After five years of living in the same Chicago apartment, we were ready to make a move. Our son had grown from a 5-year-old just starting school to a strapping fourth-grader. Now what?

For the first time, we seriously thought about leaving. The sociologists used to call this white flight, since it was thought to afflict only the white middle class. But the phenomenon has spread to all races and to a broader economic spectrum. Today it's more like a one-way rainbow highway, transporting blacks, Latinos and Asian Americans to the land of the 708 area code.

The 1990 Census found that Chicago lost about 255,000 white people in the 1980s, along with about 112,000 blacks. In the '90s, the city's white population has begun to level off, but many minorities continue to move out.

They are changing the face of suburbia, integrating some towns and villages and resegregating many others. Blacks are reaching majority status in many of the villages of southern Cook County; Latinos head west to the older burbs of Franklin Park and Cicero, and to the satellite cities of Aurora and Elgin. Asian Americans form a northwest corridor that leads to Skokie, Lincolnwood and other towns.
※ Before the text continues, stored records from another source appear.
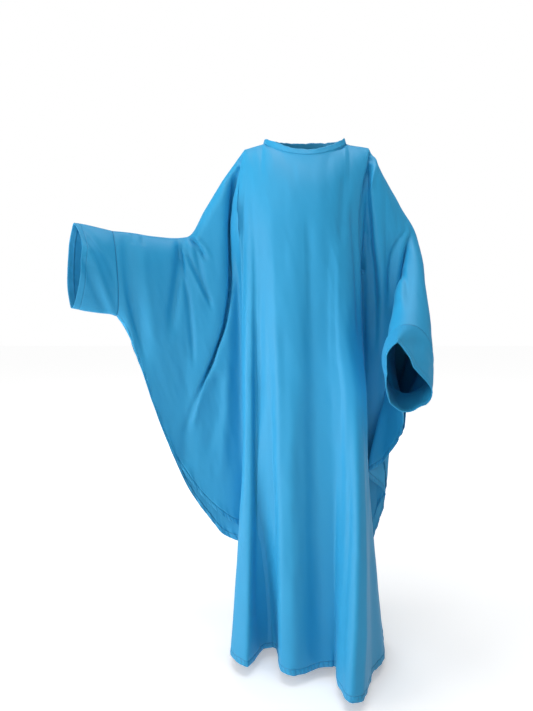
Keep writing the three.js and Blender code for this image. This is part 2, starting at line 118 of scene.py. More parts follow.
BACK_FOLDS = [
    ("right seam", -172, 28, -150, 15, -184, -12),
    ("right turn", -168, 52, -164, 45, -196, 26),
    ("right side", -156, 80, -158, 78, -194, 80),
    ("first ridge", -130, 98, -132, 98, -165, 125),
    ("first valley", -100, 108, -105, 88, -128, 88),
    ("second slope", -65, 114, -72, 110, -85, 138),
    ("second ridge", -30, 116, -32, 126, -38, 178),
    ("middle valley", 0, 116, 5, 110, 6, 134),
    ("third ridge", 35, 116, 42, 124, 46, 168),
    ("third slope", 68, 114, 74, 110, 92, 146),
    ("last valley", 100, 108, 106, 88, 130, 92),
    ("last ridge", 130, 98, 136, 102, 176, 138),
    ("left side", 152, 82, 172, 78, 216, 90),
    ("left turn", 168, 55, 188, 42, 238, 30),
    ("left seam", 170, 28, 168, 12, 232, -20),
]

# Side stitching from the hem up, and above it the edges of the underarm with their half gap
SIDE_STITCH = {
    # z, x, y, half gap
    "right": [(-1400, -184, -12, 0), (-1130, -168, 12, 0), (-820, -150, 15, 0), (-410, -158, 5, 0),
              (-330, -166, 2, 14), (-250, -172, 0, 28)],
    "left": [(-1400, 232, -20, 0), (-1130, 204, 14, 0), (-820, 168, 12, 0), (-410, 166, 5, 0),
             (-330, 168, 2, 14), (-250, 170, 0, 28)],
}

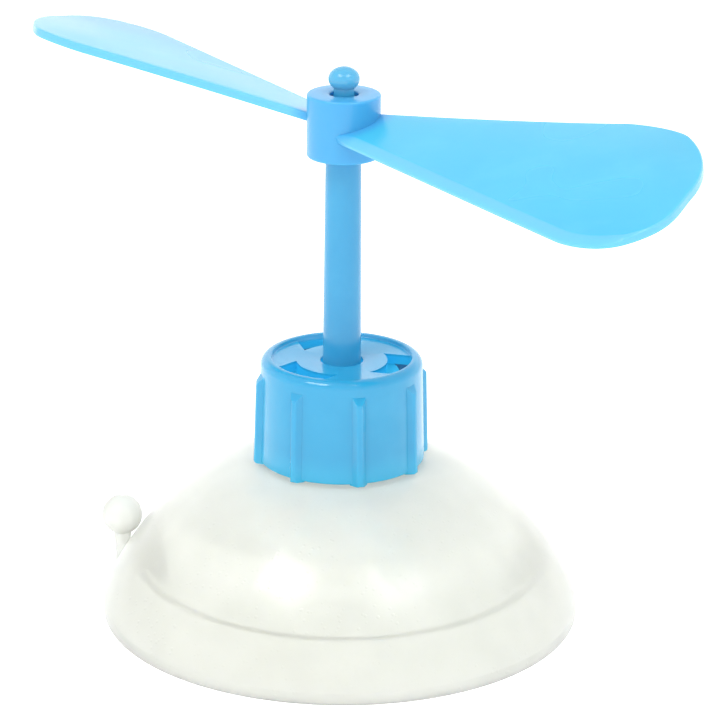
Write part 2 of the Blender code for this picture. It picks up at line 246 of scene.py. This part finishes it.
def helix_ridge(name, wall_radius, crest_radius, start_z, turns):
    """A rounded thread ridge whose crest runs out at both ends."""
    outward = math.copysign(1.0, crest_radius - wall_radius)
    foot = wall_radius - outward * THREAD_SINK
    count = round(turns * THREAD_STEPS)
    run_out = THREAD_RUNOUT * THREAD_STEPS
    half_section = [(0.0, THREAD_FOOT_HALF), (0.75, THREAD_SHOULDER_HALF), (1.0, THREAD_CREST_HALF)]
    section = [(share, -half) for share, half in half_section] + half_section[::-1]
    edit = bmesh.new()
    rings = []
    for i in range(count + 1):
        angle = 2 * math.pi * i / THREAD_STEPS
        z = start_z + THREAD_PITCH * i / THREAD_STEPS
        rise = max(LEAST_RISE, min(1.0, i / run_out, (count - i) / run_out))
        ring = []
        for share, dz in section:
            r = foot + share * rise * (crest_radius - foot)
            ring.append(edit.verts.new((r * math.cos(angle), r * math.sin(angle), z + dz)))
        rings.append(ring)
    sides = len(section)
    for near, far in zip(rings[:-1], rings[1:]):
        for k in range(sides):
            edit.faces.new((near[k], near[(k + 1) % sides], far[(k + 1) % sides], far[k]))
    edit.faces.new(rings[0])
    edit.faces.new(rings[-1])
    bmesh.ops.recalc_face_normals(edit, faces=edit.faces)
    return object_from(name, edit)


def combined(piece, tools, operation):
    """The piece with its tools joined on or cut out, and the tools gone."""
    for tool in tools:
        step = piece.modifiers.new(tool.name, "BOOLEAN")
        step.operation = operation
        step.solver = "EXACT"
        step.object = tool
    bpy.context.view_layer.update()
    graph = bpy.context.evaluated_depsgraph_get()
    mesh = bpy.data.meshes.new_from_object(piece.evaluated_get(graph))
    old = piece.data
    piece.modifiers.clear()
    piece.data = mesh
    mesh.name = piece.name
    bpy.data.meshes.remove(old)
    for tool in tools:
        bpy.data.objects.remove(tool)
    return piece


def cleaned(piece, sharp_angle):
    """Loose doubles welded and the shading smooth up to that angle, in degrees."""
    edit = bmesh.new()
    edit.from_mesh(piece.data)
    bmesh.ops.remove_doubles(edit, verts=edit.verts, dist=1e-6)
    edit.to_mesh(piece.data)
    edit.free()
    piece.data.shade_smooth()
    piece.data.set_sharp_from_angle(angle=math.radians(sharp_angle))
    return piece


def arc(centre, radius_r, radius_z, start, end, steps):
    """Points of an elliptic arc in the profile plane, from start to end in degrees."""
    angles = [math.radians(start + (end - start) * i / steps) for i in range(steps + 1)]
    return [(centre[0] + radius_r * math.cos(a), centre[1] + radius_z * math.sin(a)) for a in angles]


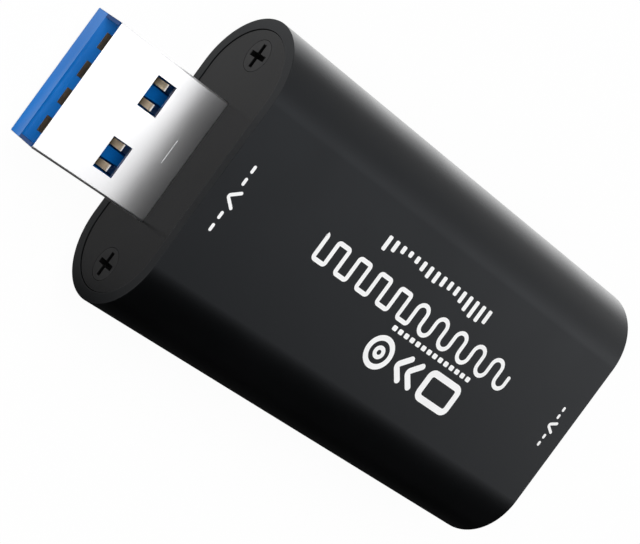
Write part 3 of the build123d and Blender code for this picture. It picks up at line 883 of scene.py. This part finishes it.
# Plug tongue
def cut_pad_channel(piece, front_y, rear_y):
    """The shallow bed of one gold pad, which follows the nose's slope, and of its narrow tail."""
    bed = pad_sheet + pad_gap
    tail_half = pad_rear_width / 2 + pad_gap
    pad_half = pad_width / 2 + pad_gap
    front_run = mouth_x - pad_start + pad_gap - nose_rear
    low = (mouth_x - pad_end, rear_y - tail_half, tongue_top - bed)
    cut_block(piece, low, (mouth_x - pad_wide_end + bed, rear_y + tail_half, tongue_top + bed))
    channel = add_block(
        "channel",
        (mouth_x - pad_wide_end - pad_gap, front_y - pad_half, tongue_top - bed),
        (nose_rear, front_y + pad_half, tongue_top + bed),
    )
    pick_end(channel, 1)
    extend((front_run, 0, -nose_slope * front_run))
    close_edit()
    cut(piece, channel)


def cut_spring_slot(piece, middle_y):
    """The tapered slot in which one spring moves."""
    slot_front = mouth_x - spring_free_end + slot_front_gap
    slot = add_block(
        "slot",
        (base_front, middle_y - slot_rear_half, plug_floor + tongue_floor),
        (slot_front, middle_y + slot_rear_half, tongue_top + overrun),
    )
    pick_end(slot, 1)
    narrower = (1, slot_front_half / slot_rear_half, 1)
    bpy.ops.transform.resize(value=narrower, center_override=(slot_front, middle_y, 0))
    close_edit()
    cut(piece, slot)


def make_tongue():
    """The blue moulding: a base, and a shelf whose nose slopes down and flares to fill the mouth."""
    half_width = plug_width / 2 - plug_sheet - tongue_side_gap
    flare_rear = mouth_x - plug_lead + tongue_side_gap
    flare = tongue_high.x - flare_rear
    height = tongue_top - plug_floor
    piece = add_block(
        "plug_tongue_moulding",
        (tongue_low.x, -half_width, plug_floor),
        (flare_rear, half_width, tongue_top),
    )
    pick_end(piece, 1)
    wider = (1, 1 + flare / half_width, 1 + flare / height)
    extend((flare, 0, 0), wider, (tongue_high.x, 0, tongue_top))
    bpy.ops.mesh.select_all(action="SELECT")
    nose_line = (nose_rear, 0, tongue_top)
    bpy.ops.mesh.bisect(
        plane_co=nose_line, plane_no=(nose_slope, 0, 1), use_fill=True, clear_outer=True
    )
    close_edit()
    base = add_block(
        "base", (tongue_low.x, -half_width, plug_floor), (base_front, half_width, tongue_high.z)
    )
    combine(piece, base, "UNION")
    for middle_y in spring_offsets:
        cut_spring_slot(piece, middle_y)
    for front_y, rear_y in zip(pad_offsets, pad_rear_offsets):
        cut_pad_channel(piece, front_y, rear_y)
    break_edges(piece, tongue_edge_break)
    dress(piece, blue_plastic, ["plug_tongue"])


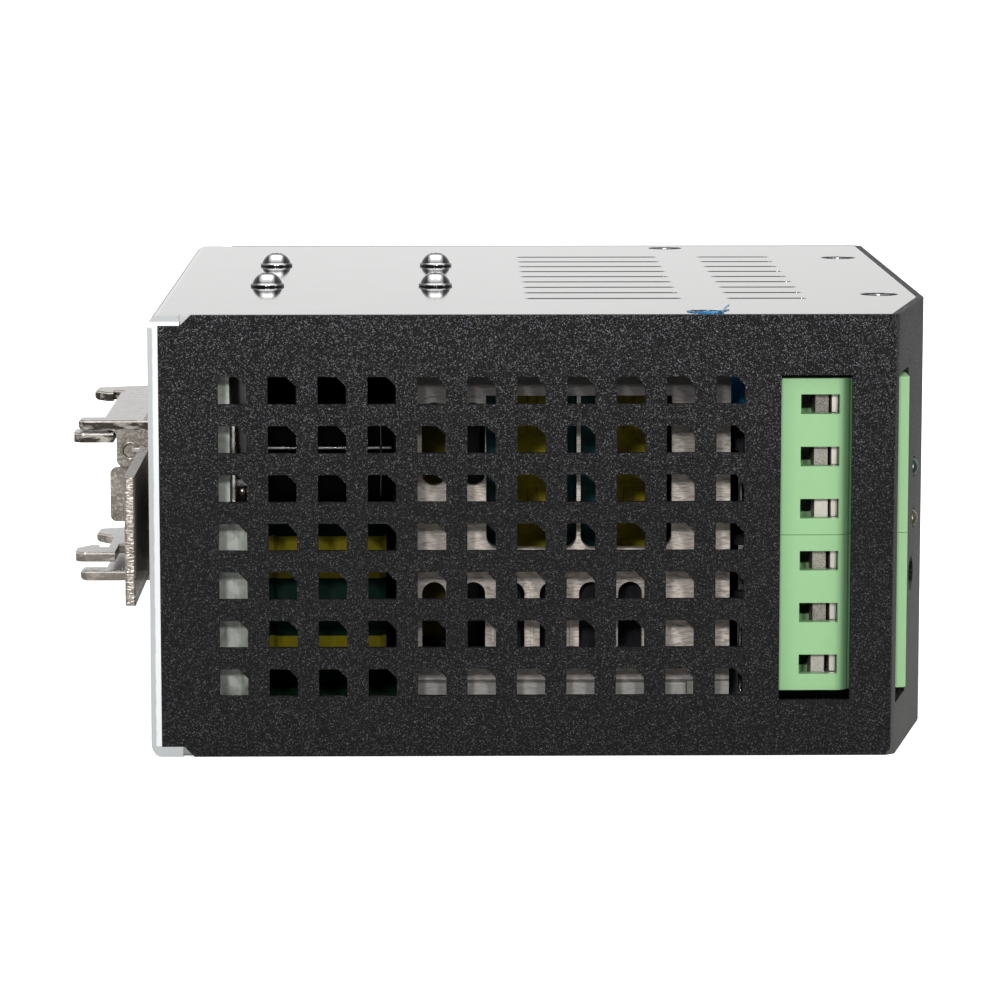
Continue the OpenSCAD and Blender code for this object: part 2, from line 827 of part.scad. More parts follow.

Whites just keep going, beyond Cook County to the still-homogeneous hamlets of the far North Shore or to the country-like environs of DuPage and Kane counties and beyond.

In Chicago, that leaves the wealthy; the city's newest arrivals, particularly Latino and Asian immigrants; and PWCs (People Without Children). This last group includes singles and young couples (we still call them yuppies if they're white; buppies if they're black), and they are among the first to leave once they have children. Gays and lesbians also are part of this mix, having carved out a cohesive political enclave, largely on the north lakefront.

Those who move to the suburbs go for essentially the same reasons: less crime, bigger homes, better schools, more space. They leave because of their kids.

Education is the most obvious cause. Many white, black and Latino working-class families already send their kids to the Catholic schools. What's left for the public schools are poor, immigrant and minority families, along with a handful of whites who cling to a few good neighborhood schools or engage in that ritual, frenzied square dance to grab a spot in one of the precious magnet programs. ("Swing your child round and round, use some clout and set him down.")

And just because Republican lawmakers handed Mayor Richard Daley the keys to the Board of Education, don't think we're all breathing easier. Most parents who already have opted out of the school system aren't about to make their kids urban guinea pigs just because the mayor gets to pick new people to run the show.

42/August 1995/Illinois Issues


Crime drives out many families. Anybody with kids is scared to death about leaving them untended. This issue really got to us, not because we have been victims of crime, but because of the fear of crime, and the anger that our son does not have the same freedom of movement we experienced as children or that we believe children in the suburbs enjoy.

And there are other forces at work to suggest that families are not at the top of anyone's list in Chicago. Topping the city's economic development wish list is still a very adult casino. The deal has been billed as a family entertainment complex, but if this project ever flies, we'll be lucky to cram a video arcade and a Chuckie Cheese in between the blackjack tables, the slot machines and the nightclubs.

The Chicago Park District, once a mainstay for city kids all over town, may be moving away from its longstanding tradition of direct sports competition. Many park programs have been exposed as underfunded, inadequate and discriminatory, but the kids will be worse off if the district abandons team sports in favor of a less expensive, but more passive approach to park recreation.

This sounds pretty critical of Chicago and its leadership, because it is. But I'm not anti-city as much as I am pro-choice. We choose to live in Chicago because we love what it offers. But even more important, we love the promise of the city, not just what it has been but what it still can be. And since we have decided to stay, that also gives us the right to carp about it as loud and as often as we like.

That's right, we didn't leave. We couldn't afford to buy in a city neighborhood we liked, and we weren't ready to move to the suburbs. So we did what many of our friends thought was crazy. We moved closer to the lake and downtown. We rented an apartment across the street from our son's magnet school, a block away from a large park. Our rent doubled. We'll have to save longer for a down payment on a house. But our son will be able to ride his bike down the street. And we're happy. For now.

James Ylisela Jr. teaches urban reporting at Northwestern University's Medill School of Journalism. He's the consulting editor of The, Chicago Reporter, an investigative monthly that focuses on race, poverty and urban problems.